§ **Stored records**:

"""

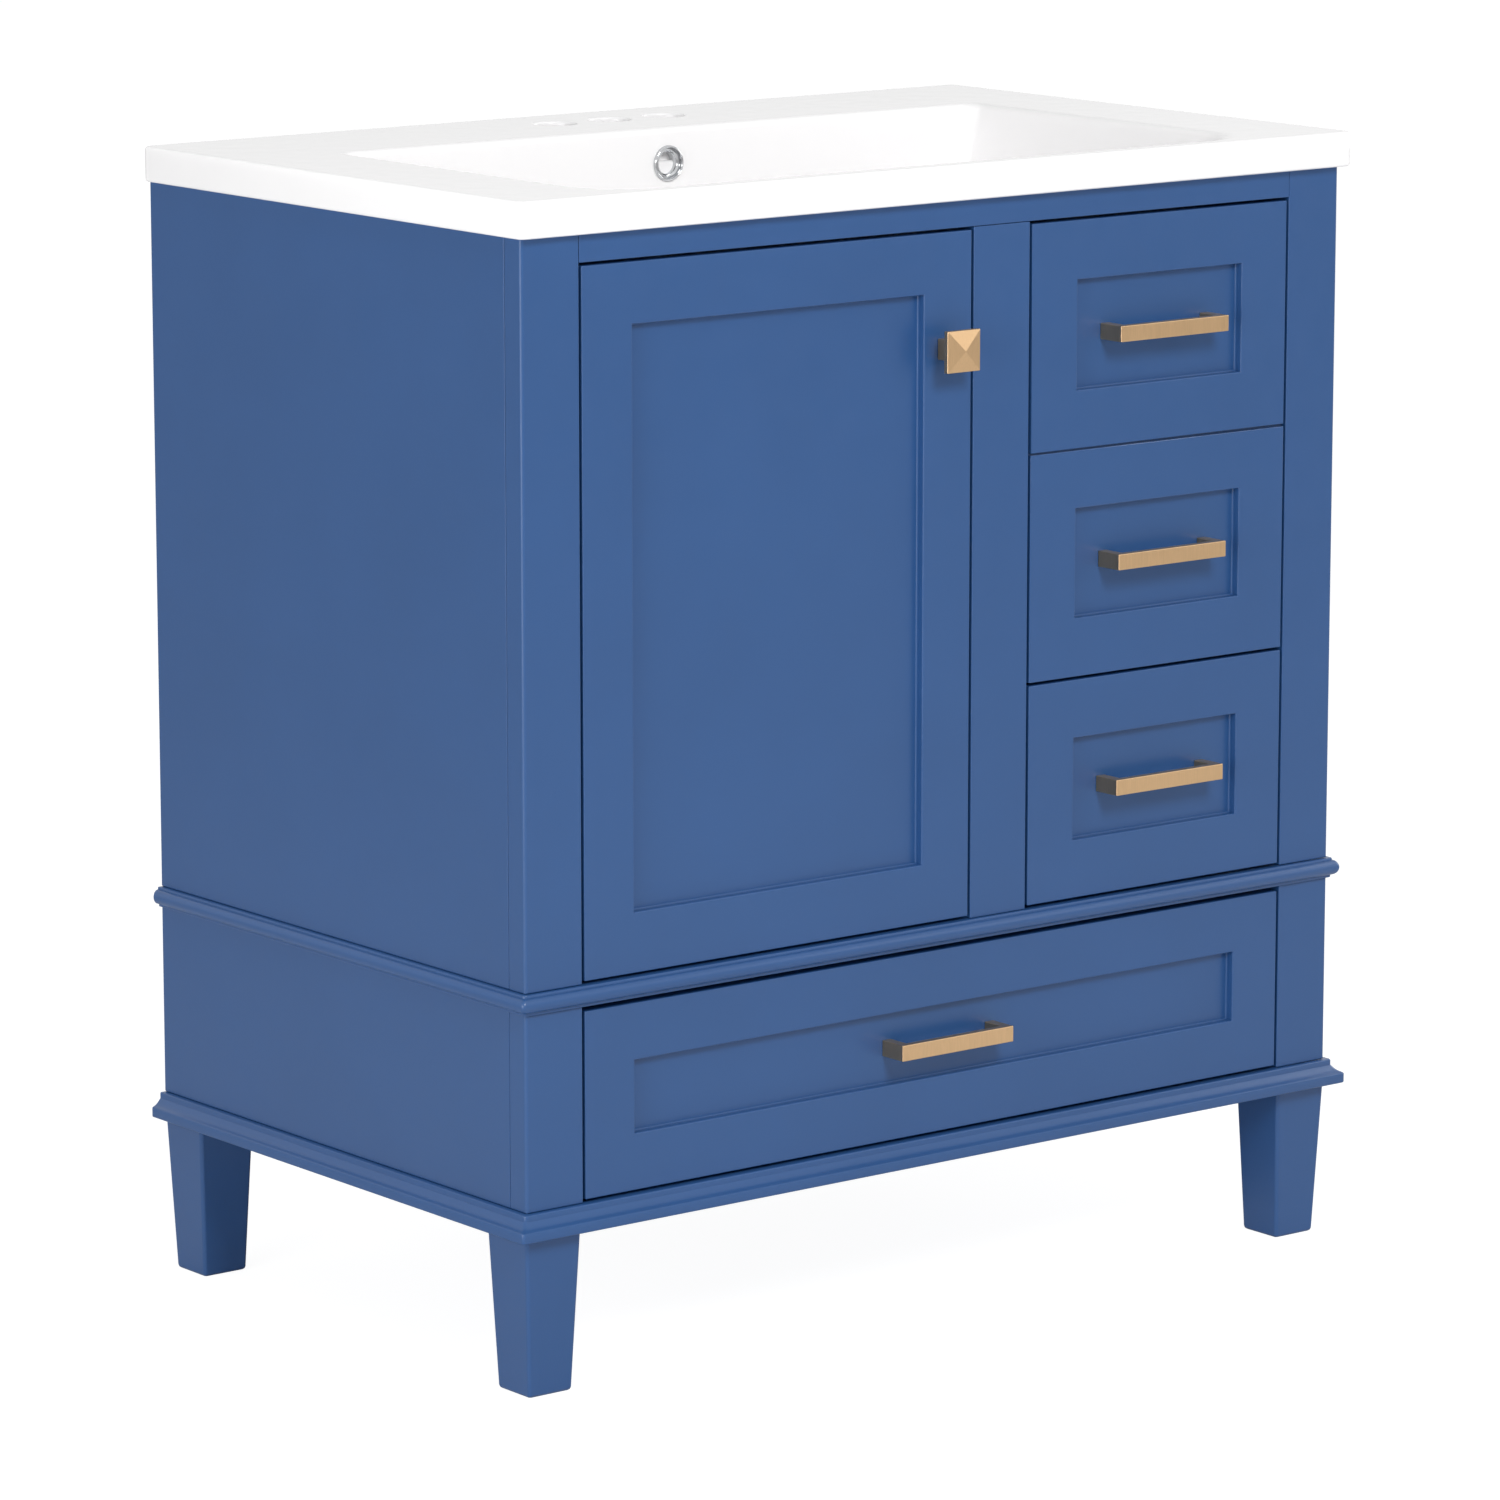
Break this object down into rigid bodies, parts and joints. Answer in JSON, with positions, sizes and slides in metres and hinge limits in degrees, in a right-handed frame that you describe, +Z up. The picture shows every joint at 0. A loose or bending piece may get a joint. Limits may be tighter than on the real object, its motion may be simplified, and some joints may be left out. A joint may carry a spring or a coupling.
{
  "type": "bathroom vanity cabinet",
  "caption": "Freestanding blue-painted bathroom vanity: inset door and drawers in a face frame on tapered legs, with moulded boards, brass pulls and a white basin top.",
  "frame": {"origin": "on the floor, under the middle of the whole object's box, knob included", "axes": "+X to the right seen from the front, +Y towards the wall, +Z up; the door and drawers face -Y"},
  "size_m": [0.7728, 0.478, 0.84],
  "materials": {
    "blue_paint": "satin blue paint on smooth board",
    "white_glaze": "glossy white",
    "brushed_brass": "brushed champagne brass",
    "chrome": "polished",
    "birch_board": "pale birch board, clear lacquer",
    "zinc_steel": "zinc-plated pressed steel"
  },
  "bodies": {
    "carcass": {"base_board": "blue_paint", "lower_side_left": "blue_paint", "lower_side_right": "blue_paint", "lower_post_left": "blue_paint", "lower_post_right": "blue_paint", "middle_board": "blue_paint", "upper_side_left": "blue_paint", "upper_side_right": "blue_paint", "upper_post_left": "blue_paint", "upper_post_right": "blue_paint", "top_rail": "blue_paint", "centre_stile": "blue_paint", "partition": "birch_board", "back_panel": "blue_paint", "leg_front_left": "blue_paint", "leg_front_right": "blue_paint", "leg_back_left": "blue_paint", "leg_back_right": "blue_paint", "basin_top": "white_glaze", "overflow_ring": "chrome", "hinge_arm_lower": "zinc_steel", "hinge_arm_upper": "zinc_steel", "slide_packing_upper": "birch_board", "slide_packing_right": "birch_board", "slide_packing_left": "birch_board", "upper_drawer_slide_left": "zinc_steel", "upper_drawer_slide_right": "zinc_steel", "lower_drawer_slide_left": "zinc_steel", "lower_drawer_slide_right": "zinc_steel", "bottom_drawer_slide_left": "zinc_steel", "bottom_drawer_slide_right": "zinc_steel"},
    "door": {"door_front": "blue_paint", "door_knob": "brushed_brass", "hinge_cup_lower": "zinc_steel", "hinge_cup_upper": "zinc_steel"},
    "upper_drawer": {"upper_drawer_front": "blue_paint", "upper_drawer_box_left": "birch_board", "upper_drawer_box_right": "birch_board", "upper_drawer_box_back": "birch_board", "upper_drawer_box_bottom": "birch_board", "upper_drawer_runner_left": "zinc_steel", "upper_drawer_runner_right": "zinc_steel", "upper_drawer_pull_1": "brushed_brass", "upper_drawer_pull_2": "brushed_brass"},
    "lower_drawer": {"lower_drawer_front": "blue_paint", "lower_drawer_box_left": "birch_board", "lower_drawer_box_right": "birch_board", "lower_drawer_box_back": "birch_board", "lower_drawer_box_bottom": "birch_board", "lower_drawer_runner_left": "zinc_steel", "lower_drawer_runner_right": "zinc_steel", "lower_drawer_pull": "brushed_brass"},
    "bottom_drawer": {"bottom_drawer_front": "blue_paint", "bottom_drawer_box_left": "birch_board", "bottom_drawer_box_right": "birch_board", "bottom_drawer_box_back": "birch_board", "bottom_drawer_box_bottom": "birch_board", "bottom_drawer_runner_left": "zinc_steel", "bottom_drawer_runner_right": "zinc_steel", "bottom_drawer_pull": "brushed_brass"}
  },
  "joints": [
    {"name": "door_hinge", "type": "hinge", "parent": "carcass", "child": "door", "pos_m": [-0.324, -0.217, 0.5425], "axis": [0, 0, -1], "range_deg": [0, 105]},
    {"name": "upper_drawer_slide", "type": "slide", "parent": "carcass", "child": "upper_drawer", "axis": [0, -1, 0], "range_m": [0, 0.3]},
    {"name": "lower_drawer_slide", "type": "slide", "parent": "carcass", "child": "lower_drawer", "axis": [0, -1, 0], "range_m": [0, 0.3]},
    {"name": "bottom_drawer_slide", "type": "slide", "parent": "carcass", "child": "bottom_drawer", "axis": [0, -1, 0], "range_m": [0, 0.3]}
  ]
}
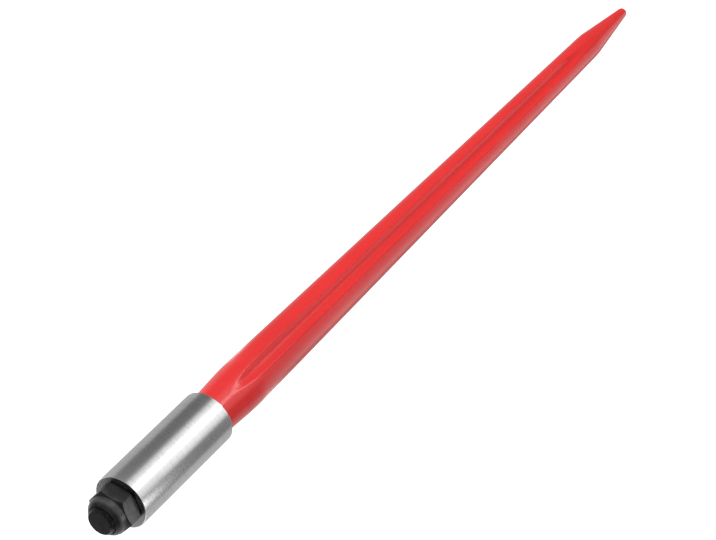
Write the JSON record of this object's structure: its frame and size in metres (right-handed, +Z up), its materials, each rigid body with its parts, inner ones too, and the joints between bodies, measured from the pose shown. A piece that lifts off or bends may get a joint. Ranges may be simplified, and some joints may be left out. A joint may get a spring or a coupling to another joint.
{
  "type": "bale spear",
  "caption": "Long tapered round bale spear with forged flutes and a blunt point, seated in a straight weld-in sleeve and held by a lock nut.",
  "frame": {"origin": "middle of the weld-in sleeve, on the spear's axis", "axes": "+X along the spear's axis, towards its tip; +Z up, the flutes' middle turned 31.5 degrees from it about the axis"},
  "size_m": [0.999, 0.055, 0.055],
  "materials": {
    "red_enamel": "glossy red enamel over the forging's skin",
    "turned_steel": "bare steel, turned bright, faint tool marks around it",
    "black_oxide": "black oxide, slightly oily satin"
  },
  "bodies": {
    "root": {"spear": "red_enamel", "weld_sleeve": "turned_steel", "lock_nut": "black_oxide"}
  },
  "joints": []
}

"""

§ **What is required**:
Copy out each record exactly as given, omitting none.

§ **Expected output**:
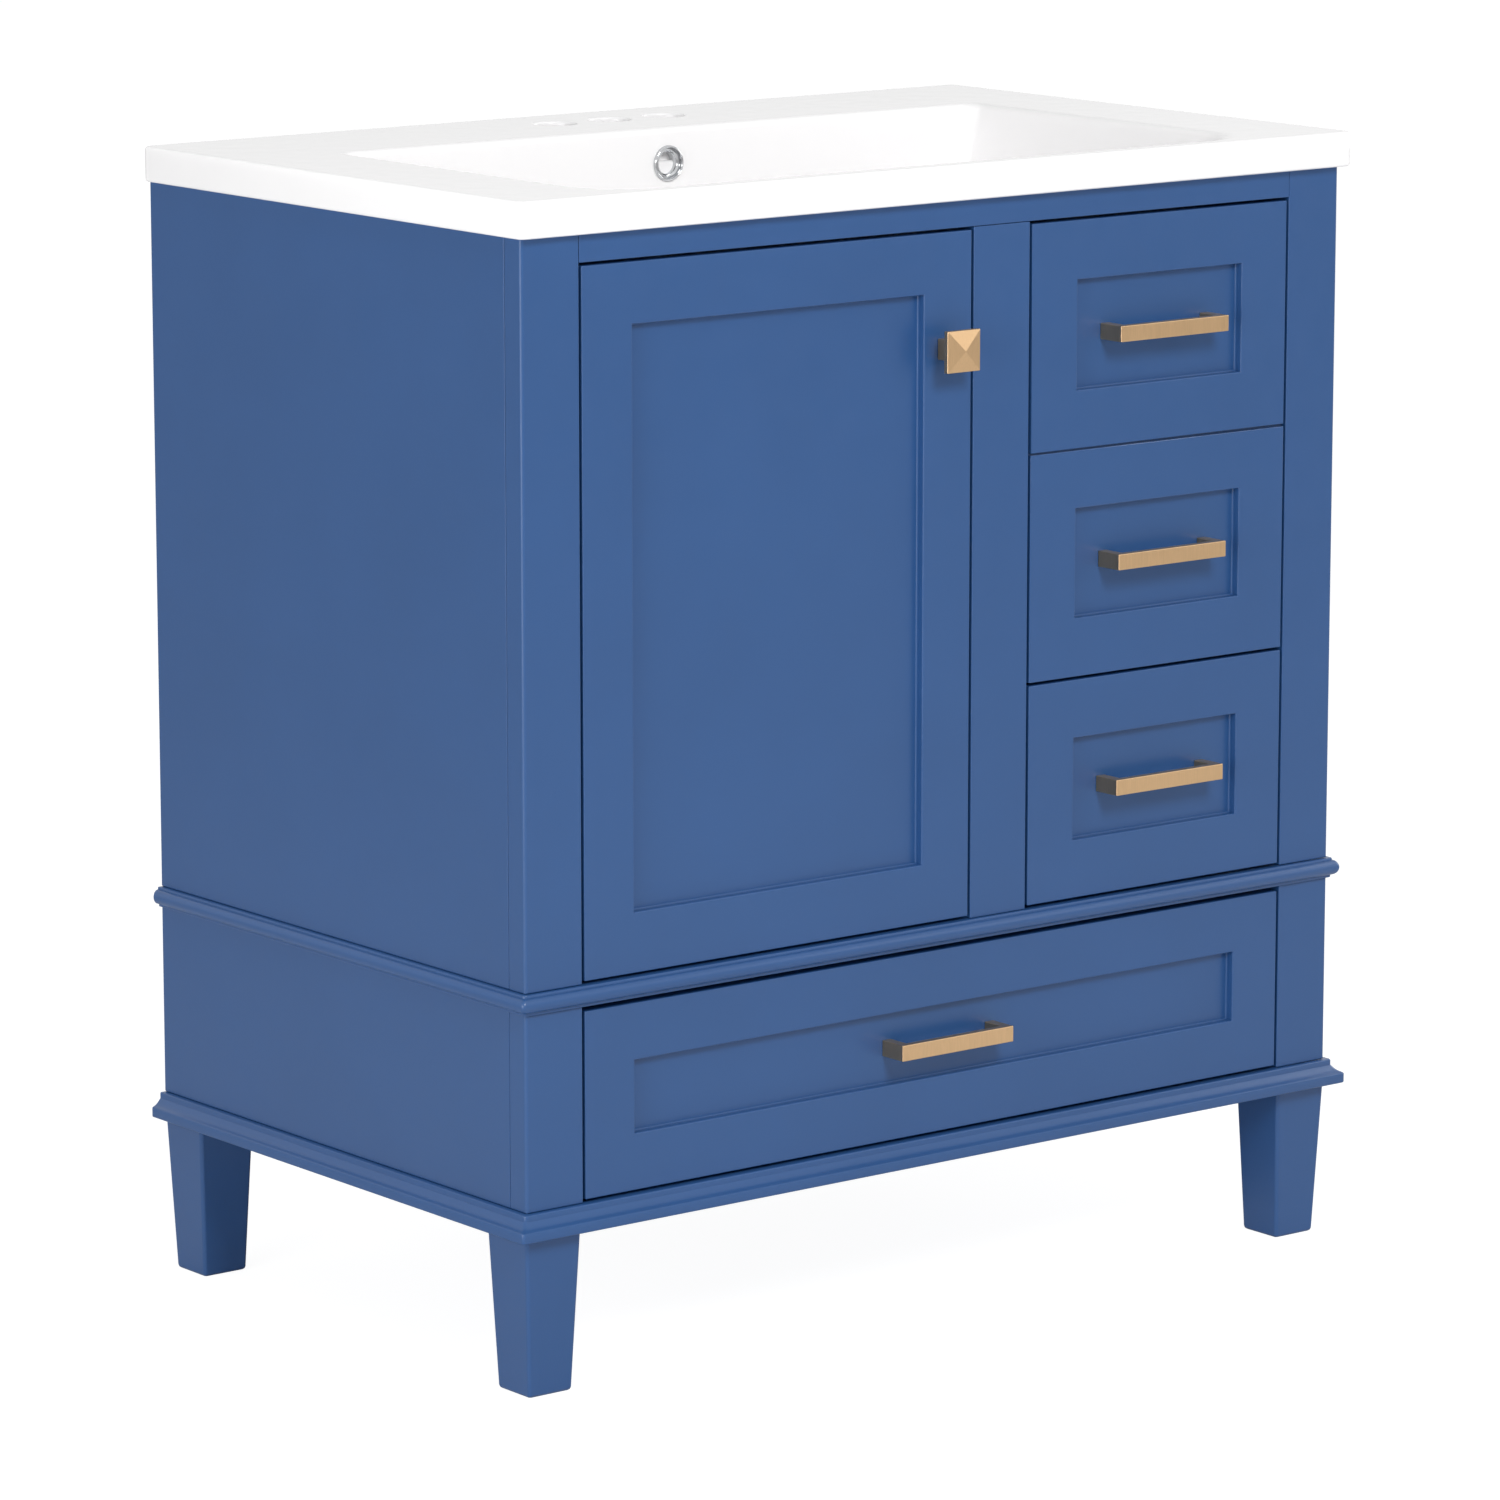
Break this object down into rigid bodies, parts and joints. Answer in JSON, with positions, sizes and slides in metres and hinge limits in degrees, in a right-handed frame that you describe, +Z up. The picture shows every joint at 0. A loose or bending piece may get a joint. Limits may be tighter than on the real object, its motion may be simplified, and some joints may be left out. A joint may carry a spring or a coupling.
{
  "type": "bathroom vanity cabinet",
  "caption": "Freestanding blue-painted bathroom vanity: inset door and drawers in a face frame on tapered legs, with moulded boards, brass pulls and a white basin top.",
  "frame": {"origin": "on the floor, under the middle of the whole object's box, knob included", "axes": "+X to the right seen from the front, +Y towards the wall, +Z up; the door and drawers face -Y"},
  "size_m": [0.7728, 0.478, 0.84],
  "materials": {
    "blue_paint": "satin blue paint on smooth board",
    "white_glaze": "glossy white",
    "brushed_brass": "brushed champagne brass",
    "chrome": "polished",
    "birch_board": "pale birch board, clear lacquer",
    "zinc_steel": "zinc-plated pressed steel"
  },
  "bodies": {
    "carcass": {"base_board": "blue_paint", "lower_side_left": "blue_paint", "lower_side_right": "blue_paint", "lower_post_left": "blue_paint", "lower_post_right": "blue_paint", "middle_board": "blue_paint", "upper_side_left": "blue_paint", "upper_side_right": "blue_paint", "upper_post_left": "blue_paint", "upper_post_right": "blue_paint", "top_rail": "blue_paint", "centre_stile": "blue_paint", "partition": "birch_board", "back_panel": "blue_paint", "leg_front_left": "blue_paint", "leg_front_right": "blue_paint", "leg_back_left": "blue_paint", "leg_back_right": "blue_paint", "basin_top": "white_glaze", "overflow_ring": "chrome", "hinge_arm_lower": "zinc_steel", "hinge_arm_upper": "zinc_steel", "slide_packing_upper": "birch_board", "slide_packing_right": "birch_board", "slide_packing_left": "birch_board", "upper_drawer_slide_left": "zinc_steel", "upper_drawer_slide_right": "zinc_steel", "lower_drawer_slide_left": "zinc_steel", "lower_drawer_slide_right": "zinc_steel", "bottom_drawer_slide_left": "zinc_steel", "bottom_drawer_slide_right": "zinc_steel"},
    "door": {"door_front": "blue_paint", "door_knob": "brushed_brass", "hinge_cup_lower": "zinc_steel", "hinge_cup_upper": "zinc_steel"},
    "upper_drawer": {"upper_drawer_front": "blue_paint", "upper_drawer_box_left": "birch_board", "upper_drawer_box_right": "birch_board", "upper_drawer_box_back": "birch_board", "upper_drawer_box_bottom": "birch_board", "upper_drawer_runner_left": "zinc_steel", "upper_drawer_runner_right": "zinc_steel", "upper_drawer_pull_1": "brushed_brass", "upper_drawer_pull_2": "brushed_brass"},
    "lower_drawer": {"lower_drawer_front": "blue_paint", "lower_drawer_box_left": "birch_board", "lower_drawer_box_right": "birch_board", "lower_drawer_box_back": "birch_board", "lower_drawer_box_bottom": "birch_board", "lower_drawer_runner_left": "zinc_steel", "lower_drawer_runner_right": "zinc_steel", "lower_drawer_pull": "brushed_brass"},
    "bottom_drawer": {"bottom_drawer_front": "blue_paint", "bottom_drawer_box_left": "birch_board", "bottom_drawer_box_right": "birch_board", "bottom_drawer_box_back": "birch_board", "bottom_drawer_box_bottom": "birch_board", "bottom_drawer_runner_left": "zinc_steel", "bottom_drawer_runner_right": "zinc_steel", "bottom_drawer_pull": "brushed_brass"}
  },
  "joints": [
    {"name": "door_hinge", "type": "hinge", "parent": "carcass", "child": "door", "pos_m": [-0.324, -0.217, 0.5425], "axis": [0, 0, -1], "range_deg": [0, 105]},
    {"name": "upper_drawer_slide", "type": "slide", "parent": "carcass", "child": "upper_drawer", "axis": [0, -1, 0], "range_m": [0, 0.3]},
    {"name": "lower_drawer_slide", "type": "slide", "parent": "carcass", "child": "lower_drawer", "axis": [0, -1, 0], "range_m": [0, 0.3]},
    {"name": "bottom_drawer_slide", "type": "slide", "parent": "carcass", "child": "bottom_drawer", "axis": [0, -1, 0], "range_m": [0, 0.3]}
  ]
}
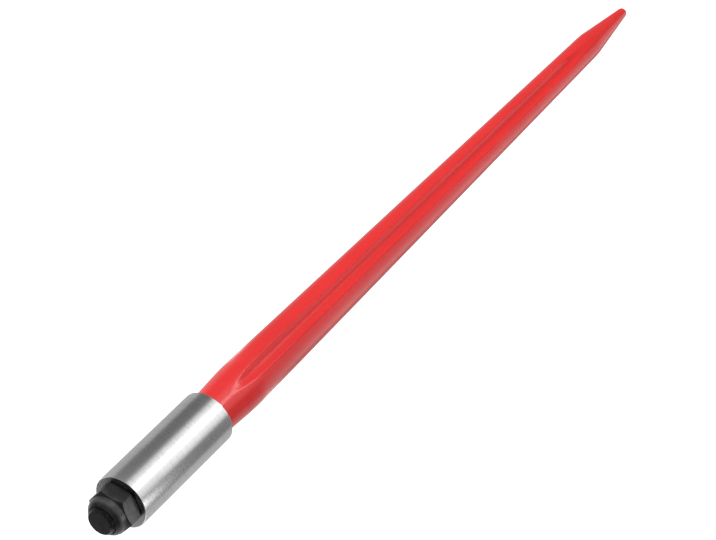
Write the JSON record of this object's structure: its frame and size in metres (right-handed, +Z up), its materials, each rigid body with its parts, inner ones too, and the joints between bodies, measured from the pose shown. A piece that lifts off or bends may get a joint. Ranges may be simplified, and some joints may be left out. A joint may get a spring or a coupling to another joint.
{
  "type": "bale spear",
  "caption": "Long tapered round bale spear with forged flutes and a blunt point, seated in a straight weld-in sleeve and held by a lock nut.",
  "frame": {"origin": "middle of the weld-in sleeve, on the spear's axis", "axes": "+X along the spear's axis, towards its tip; +Z up, the flutes' middle turned 31.5 degrees from it about the axis"},
  "size_m": [0.999, 0.055, 0.055],
  "materials": {
    "red_enamel": "glossy red enamel over the forging's skin",
    "turned_steel": "bare steel, turned bright, faint tool marks around it",
    "black_oxide": "black oxide, slightly oily satin"
  },
  "bodies": {
    "root": {"spear": "red_enamel", "weld_sleeve": "turned_steel", "lock_nut": "black_oxide"}
  },
  "joints": []
}